### [Written problem]
Quote the material below exactly as written, from the first line to the line that holds "const bowlWall = 2.4;", endpoints included.

================

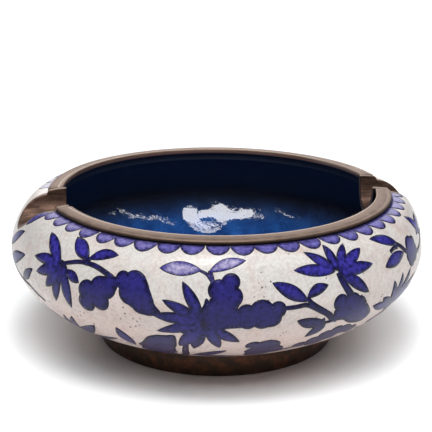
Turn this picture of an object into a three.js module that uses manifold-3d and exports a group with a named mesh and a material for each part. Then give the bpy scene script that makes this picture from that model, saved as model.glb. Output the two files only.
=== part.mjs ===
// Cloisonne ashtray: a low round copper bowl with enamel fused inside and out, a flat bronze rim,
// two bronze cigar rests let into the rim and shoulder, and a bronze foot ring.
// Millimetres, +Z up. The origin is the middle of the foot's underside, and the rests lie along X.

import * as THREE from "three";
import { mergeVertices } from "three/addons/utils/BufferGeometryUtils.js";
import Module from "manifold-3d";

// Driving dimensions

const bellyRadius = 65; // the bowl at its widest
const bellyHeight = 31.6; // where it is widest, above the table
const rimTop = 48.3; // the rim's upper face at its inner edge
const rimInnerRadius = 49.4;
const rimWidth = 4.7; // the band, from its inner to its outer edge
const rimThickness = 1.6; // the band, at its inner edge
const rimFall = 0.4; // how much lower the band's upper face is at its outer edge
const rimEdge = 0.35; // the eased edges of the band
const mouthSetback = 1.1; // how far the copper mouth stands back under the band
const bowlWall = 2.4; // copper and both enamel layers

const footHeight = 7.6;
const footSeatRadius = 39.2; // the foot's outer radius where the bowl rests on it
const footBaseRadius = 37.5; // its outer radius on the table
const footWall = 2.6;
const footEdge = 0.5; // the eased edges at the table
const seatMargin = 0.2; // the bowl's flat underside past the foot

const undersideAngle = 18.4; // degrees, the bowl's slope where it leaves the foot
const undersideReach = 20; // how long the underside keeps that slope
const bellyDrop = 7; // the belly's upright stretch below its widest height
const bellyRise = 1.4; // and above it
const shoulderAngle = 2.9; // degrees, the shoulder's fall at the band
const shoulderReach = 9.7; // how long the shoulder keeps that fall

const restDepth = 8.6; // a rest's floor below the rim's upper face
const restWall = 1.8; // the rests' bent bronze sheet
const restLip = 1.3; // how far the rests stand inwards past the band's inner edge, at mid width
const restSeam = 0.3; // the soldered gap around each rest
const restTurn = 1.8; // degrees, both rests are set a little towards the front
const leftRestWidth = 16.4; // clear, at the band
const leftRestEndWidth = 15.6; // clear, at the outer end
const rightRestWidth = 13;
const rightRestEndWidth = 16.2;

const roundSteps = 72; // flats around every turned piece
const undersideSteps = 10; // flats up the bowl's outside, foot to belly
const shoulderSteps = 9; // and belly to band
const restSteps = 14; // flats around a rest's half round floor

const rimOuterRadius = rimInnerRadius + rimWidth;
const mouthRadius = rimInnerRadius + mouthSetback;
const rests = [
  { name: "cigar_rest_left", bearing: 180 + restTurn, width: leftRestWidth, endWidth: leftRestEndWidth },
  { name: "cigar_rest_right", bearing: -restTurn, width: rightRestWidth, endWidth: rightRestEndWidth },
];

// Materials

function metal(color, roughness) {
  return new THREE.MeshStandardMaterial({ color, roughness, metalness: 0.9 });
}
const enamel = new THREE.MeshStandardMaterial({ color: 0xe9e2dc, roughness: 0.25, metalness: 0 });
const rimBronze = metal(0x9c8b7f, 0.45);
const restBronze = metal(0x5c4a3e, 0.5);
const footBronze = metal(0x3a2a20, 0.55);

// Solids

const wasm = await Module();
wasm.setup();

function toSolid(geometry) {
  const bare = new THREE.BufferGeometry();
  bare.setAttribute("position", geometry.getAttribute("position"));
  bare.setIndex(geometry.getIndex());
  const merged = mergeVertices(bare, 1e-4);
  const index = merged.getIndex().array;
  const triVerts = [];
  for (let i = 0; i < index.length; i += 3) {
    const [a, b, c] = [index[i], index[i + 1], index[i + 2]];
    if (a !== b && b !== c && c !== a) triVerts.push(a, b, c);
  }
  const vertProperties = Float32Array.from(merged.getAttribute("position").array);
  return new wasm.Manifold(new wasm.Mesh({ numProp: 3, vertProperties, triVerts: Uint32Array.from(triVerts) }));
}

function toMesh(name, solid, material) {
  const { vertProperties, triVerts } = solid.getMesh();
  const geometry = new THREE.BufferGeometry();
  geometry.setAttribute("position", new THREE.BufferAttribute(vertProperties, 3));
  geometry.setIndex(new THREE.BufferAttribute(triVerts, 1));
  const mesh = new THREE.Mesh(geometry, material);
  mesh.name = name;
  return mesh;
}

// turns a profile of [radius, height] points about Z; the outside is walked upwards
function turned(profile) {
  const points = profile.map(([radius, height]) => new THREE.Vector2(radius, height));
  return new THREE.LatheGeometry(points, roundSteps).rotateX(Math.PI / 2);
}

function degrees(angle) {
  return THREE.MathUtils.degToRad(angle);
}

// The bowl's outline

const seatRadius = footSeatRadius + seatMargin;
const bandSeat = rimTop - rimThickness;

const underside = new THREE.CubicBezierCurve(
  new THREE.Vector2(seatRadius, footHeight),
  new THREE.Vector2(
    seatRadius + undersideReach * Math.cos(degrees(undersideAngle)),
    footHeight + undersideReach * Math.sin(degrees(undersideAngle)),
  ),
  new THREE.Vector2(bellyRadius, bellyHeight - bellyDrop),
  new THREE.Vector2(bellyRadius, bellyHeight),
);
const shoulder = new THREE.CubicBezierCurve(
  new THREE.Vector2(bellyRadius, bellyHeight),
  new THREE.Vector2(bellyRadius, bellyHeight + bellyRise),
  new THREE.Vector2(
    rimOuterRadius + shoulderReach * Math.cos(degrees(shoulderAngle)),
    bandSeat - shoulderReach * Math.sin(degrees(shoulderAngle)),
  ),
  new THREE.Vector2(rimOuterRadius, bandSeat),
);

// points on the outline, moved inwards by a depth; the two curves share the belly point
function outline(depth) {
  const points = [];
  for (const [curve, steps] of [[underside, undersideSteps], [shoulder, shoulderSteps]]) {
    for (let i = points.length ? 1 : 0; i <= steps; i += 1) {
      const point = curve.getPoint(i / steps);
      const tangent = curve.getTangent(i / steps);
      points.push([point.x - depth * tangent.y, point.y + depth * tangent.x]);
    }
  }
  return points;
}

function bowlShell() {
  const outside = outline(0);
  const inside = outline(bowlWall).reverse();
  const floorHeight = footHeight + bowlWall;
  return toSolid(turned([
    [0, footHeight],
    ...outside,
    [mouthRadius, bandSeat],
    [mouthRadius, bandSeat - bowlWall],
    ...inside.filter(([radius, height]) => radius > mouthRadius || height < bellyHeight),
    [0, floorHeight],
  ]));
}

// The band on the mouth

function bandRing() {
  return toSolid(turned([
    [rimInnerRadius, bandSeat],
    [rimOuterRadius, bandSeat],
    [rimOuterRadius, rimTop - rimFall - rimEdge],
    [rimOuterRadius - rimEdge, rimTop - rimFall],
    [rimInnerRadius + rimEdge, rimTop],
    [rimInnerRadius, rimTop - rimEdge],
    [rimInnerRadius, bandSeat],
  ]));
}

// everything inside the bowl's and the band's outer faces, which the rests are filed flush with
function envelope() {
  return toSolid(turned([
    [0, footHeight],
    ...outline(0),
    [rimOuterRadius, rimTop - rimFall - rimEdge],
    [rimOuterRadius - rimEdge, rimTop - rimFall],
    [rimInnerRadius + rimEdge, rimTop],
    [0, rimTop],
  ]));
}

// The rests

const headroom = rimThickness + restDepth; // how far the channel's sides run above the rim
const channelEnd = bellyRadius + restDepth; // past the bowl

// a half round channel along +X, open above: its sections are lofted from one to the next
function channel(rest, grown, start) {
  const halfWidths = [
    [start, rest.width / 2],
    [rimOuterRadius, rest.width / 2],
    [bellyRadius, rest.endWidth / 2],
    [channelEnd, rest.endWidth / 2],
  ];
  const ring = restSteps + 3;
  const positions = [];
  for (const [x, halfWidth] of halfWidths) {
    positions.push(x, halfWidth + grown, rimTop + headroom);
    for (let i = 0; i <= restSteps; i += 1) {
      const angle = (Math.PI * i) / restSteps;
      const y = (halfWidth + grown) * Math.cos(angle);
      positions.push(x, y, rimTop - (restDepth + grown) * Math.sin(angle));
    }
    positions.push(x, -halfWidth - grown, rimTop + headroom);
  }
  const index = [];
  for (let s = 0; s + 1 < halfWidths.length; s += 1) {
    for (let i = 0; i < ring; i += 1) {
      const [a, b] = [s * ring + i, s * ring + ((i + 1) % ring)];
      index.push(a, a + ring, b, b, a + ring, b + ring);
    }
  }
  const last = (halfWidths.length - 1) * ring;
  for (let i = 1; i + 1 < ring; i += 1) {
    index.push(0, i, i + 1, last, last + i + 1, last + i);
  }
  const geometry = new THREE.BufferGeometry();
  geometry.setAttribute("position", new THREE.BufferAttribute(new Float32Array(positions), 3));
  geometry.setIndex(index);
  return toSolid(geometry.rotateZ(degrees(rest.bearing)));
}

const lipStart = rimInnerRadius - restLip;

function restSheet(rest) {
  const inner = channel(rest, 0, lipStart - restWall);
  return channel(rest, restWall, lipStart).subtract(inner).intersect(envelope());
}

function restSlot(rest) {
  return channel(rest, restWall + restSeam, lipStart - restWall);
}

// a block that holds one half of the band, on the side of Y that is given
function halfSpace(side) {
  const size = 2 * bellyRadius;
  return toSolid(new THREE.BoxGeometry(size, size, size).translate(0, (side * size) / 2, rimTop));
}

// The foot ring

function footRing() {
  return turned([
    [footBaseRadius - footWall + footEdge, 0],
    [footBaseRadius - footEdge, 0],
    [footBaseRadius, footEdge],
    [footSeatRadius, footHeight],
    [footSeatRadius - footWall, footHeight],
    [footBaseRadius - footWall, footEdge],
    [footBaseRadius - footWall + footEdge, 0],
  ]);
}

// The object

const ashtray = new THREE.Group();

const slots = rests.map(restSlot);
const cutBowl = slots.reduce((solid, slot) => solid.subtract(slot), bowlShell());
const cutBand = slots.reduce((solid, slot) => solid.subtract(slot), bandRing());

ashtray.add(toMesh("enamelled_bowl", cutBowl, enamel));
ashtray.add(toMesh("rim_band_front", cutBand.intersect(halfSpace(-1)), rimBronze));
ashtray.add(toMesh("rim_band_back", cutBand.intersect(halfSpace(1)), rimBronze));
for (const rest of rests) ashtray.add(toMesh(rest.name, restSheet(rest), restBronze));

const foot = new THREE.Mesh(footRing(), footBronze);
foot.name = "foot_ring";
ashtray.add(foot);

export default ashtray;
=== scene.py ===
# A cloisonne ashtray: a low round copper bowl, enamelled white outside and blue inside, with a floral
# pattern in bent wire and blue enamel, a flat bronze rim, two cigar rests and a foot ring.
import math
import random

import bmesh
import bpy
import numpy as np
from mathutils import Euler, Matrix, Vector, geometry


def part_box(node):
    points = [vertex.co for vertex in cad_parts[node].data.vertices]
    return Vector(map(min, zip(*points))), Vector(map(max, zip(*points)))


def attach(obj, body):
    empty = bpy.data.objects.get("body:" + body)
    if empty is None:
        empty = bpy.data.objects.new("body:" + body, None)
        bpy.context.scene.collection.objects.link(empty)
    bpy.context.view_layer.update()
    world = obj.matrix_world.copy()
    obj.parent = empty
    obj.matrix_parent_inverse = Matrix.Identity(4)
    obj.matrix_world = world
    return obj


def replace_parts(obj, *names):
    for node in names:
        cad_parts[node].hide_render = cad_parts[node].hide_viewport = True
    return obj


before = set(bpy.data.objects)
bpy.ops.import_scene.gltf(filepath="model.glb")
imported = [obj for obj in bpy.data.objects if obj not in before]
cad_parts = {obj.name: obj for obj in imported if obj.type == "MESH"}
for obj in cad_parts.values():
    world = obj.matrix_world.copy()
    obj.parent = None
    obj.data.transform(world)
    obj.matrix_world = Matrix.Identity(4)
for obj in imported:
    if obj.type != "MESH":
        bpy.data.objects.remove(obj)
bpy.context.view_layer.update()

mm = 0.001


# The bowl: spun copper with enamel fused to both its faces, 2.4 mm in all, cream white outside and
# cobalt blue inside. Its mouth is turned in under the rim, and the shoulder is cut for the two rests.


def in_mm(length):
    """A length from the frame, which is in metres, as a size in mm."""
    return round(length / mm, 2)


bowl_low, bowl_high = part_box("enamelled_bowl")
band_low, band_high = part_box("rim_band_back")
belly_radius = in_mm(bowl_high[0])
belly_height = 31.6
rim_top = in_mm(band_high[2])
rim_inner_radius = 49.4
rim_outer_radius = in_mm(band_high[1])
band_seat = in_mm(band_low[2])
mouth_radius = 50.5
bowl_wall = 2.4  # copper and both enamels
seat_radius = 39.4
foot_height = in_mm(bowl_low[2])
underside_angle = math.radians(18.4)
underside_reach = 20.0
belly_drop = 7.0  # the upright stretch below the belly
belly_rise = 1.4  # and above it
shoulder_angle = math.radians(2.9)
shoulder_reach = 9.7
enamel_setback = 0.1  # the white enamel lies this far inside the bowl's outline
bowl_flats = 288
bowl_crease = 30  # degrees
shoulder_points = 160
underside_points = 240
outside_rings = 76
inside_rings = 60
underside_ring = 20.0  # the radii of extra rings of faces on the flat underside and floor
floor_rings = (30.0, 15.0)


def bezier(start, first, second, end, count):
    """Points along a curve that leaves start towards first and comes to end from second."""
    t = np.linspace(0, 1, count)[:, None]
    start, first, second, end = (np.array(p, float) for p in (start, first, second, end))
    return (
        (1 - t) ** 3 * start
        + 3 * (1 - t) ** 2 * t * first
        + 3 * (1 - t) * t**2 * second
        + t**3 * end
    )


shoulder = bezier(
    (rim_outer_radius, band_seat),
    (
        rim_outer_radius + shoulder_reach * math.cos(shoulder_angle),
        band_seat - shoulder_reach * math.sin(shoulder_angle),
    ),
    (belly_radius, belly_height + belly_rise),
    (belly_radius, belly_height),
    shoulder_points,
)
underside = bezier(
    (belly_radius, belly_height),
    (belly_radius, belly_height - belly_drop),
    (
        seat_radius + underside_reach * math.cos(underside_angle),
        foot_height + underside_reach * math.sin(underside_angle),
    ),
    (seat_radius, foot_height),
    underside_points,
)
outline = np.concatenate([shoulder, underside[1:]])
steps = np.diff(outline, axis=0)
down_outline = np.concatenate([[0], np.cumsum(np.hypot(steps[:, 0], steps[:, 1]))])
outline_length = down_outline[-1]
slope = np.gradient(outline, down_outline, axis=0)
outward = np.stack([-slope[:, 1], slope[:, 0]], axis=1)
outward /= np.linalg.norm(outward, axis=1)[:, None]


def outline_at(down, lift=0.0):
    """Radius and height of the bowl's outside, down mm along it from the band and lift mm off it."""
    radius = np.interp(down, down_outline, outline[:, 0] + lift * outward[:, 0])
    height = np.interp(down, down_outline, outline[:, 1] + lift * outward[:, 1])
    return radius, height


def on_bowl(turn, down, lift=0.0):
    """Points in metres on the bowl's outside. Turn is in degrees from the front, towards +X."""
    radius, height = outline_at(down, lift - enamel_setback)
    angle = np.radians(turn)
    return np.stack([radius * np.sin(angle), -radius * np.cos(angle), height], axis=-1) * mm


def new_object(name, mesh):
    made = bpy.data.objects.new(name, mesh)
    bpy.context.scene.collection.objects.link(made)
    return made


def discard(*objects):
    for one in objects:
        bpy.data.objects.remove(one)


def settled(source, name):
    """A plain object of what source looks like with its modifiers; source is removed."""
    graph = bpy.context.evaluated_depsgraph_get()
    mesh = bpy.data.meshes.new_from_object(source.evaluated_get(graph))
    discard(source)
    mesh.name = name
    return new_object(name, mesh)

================

### [Final result]
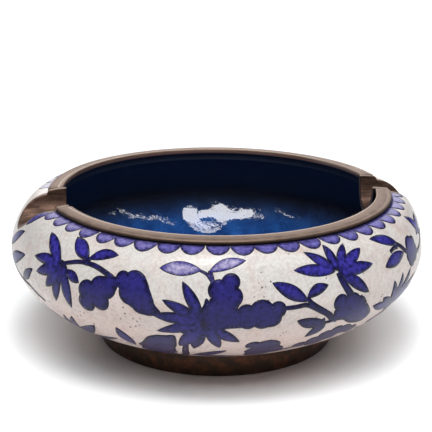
Turn this picture of an object into a three.js module that uses manifold-3d and exports a group with a named mesh and a material for each part. Then give the bpy scene script that makes this picture from that model, saved as model.glb. Output the two files only.
=== part.mjs ===
// Cloisonne ashtray: a low round copper bowl with enamel fused inside and out, a flat bronze rim,
// two bronze cigar rests let into the rim and shoulder, and a bronze foot ring.
// Millimetres, +Z up. The origin is the middle of the foot's underside, and the rests lie along X.

import * as THREE from "three";
import { mergeVertices } from "three/addons/utils/BufferGeometryUtils.js";
import Module from "manifold-3d";

// Driving dimensions

const bellyRadius = 65; // the bowl at its widest
const bellyHeight = 31.6; // where it is widest, above the table
const rimTop = 48.3; // the rim's upper face at its inner edge
const rimInnerRadius = 49.4;
const rimWidth = 4.7; // the band, from its inner to its outer edge
const rimThickness = 1.6; // the band, at its inner edge
const rimFall = 0.4; // how much lower the band's upper face is at its outer edge
const rimEdge = 0.35; // the eased edges of the band
const mouthSetback = 1.1; // how far the copper mouth stands back under the band
const bowlWall = 2.4; // copper and both enamel layers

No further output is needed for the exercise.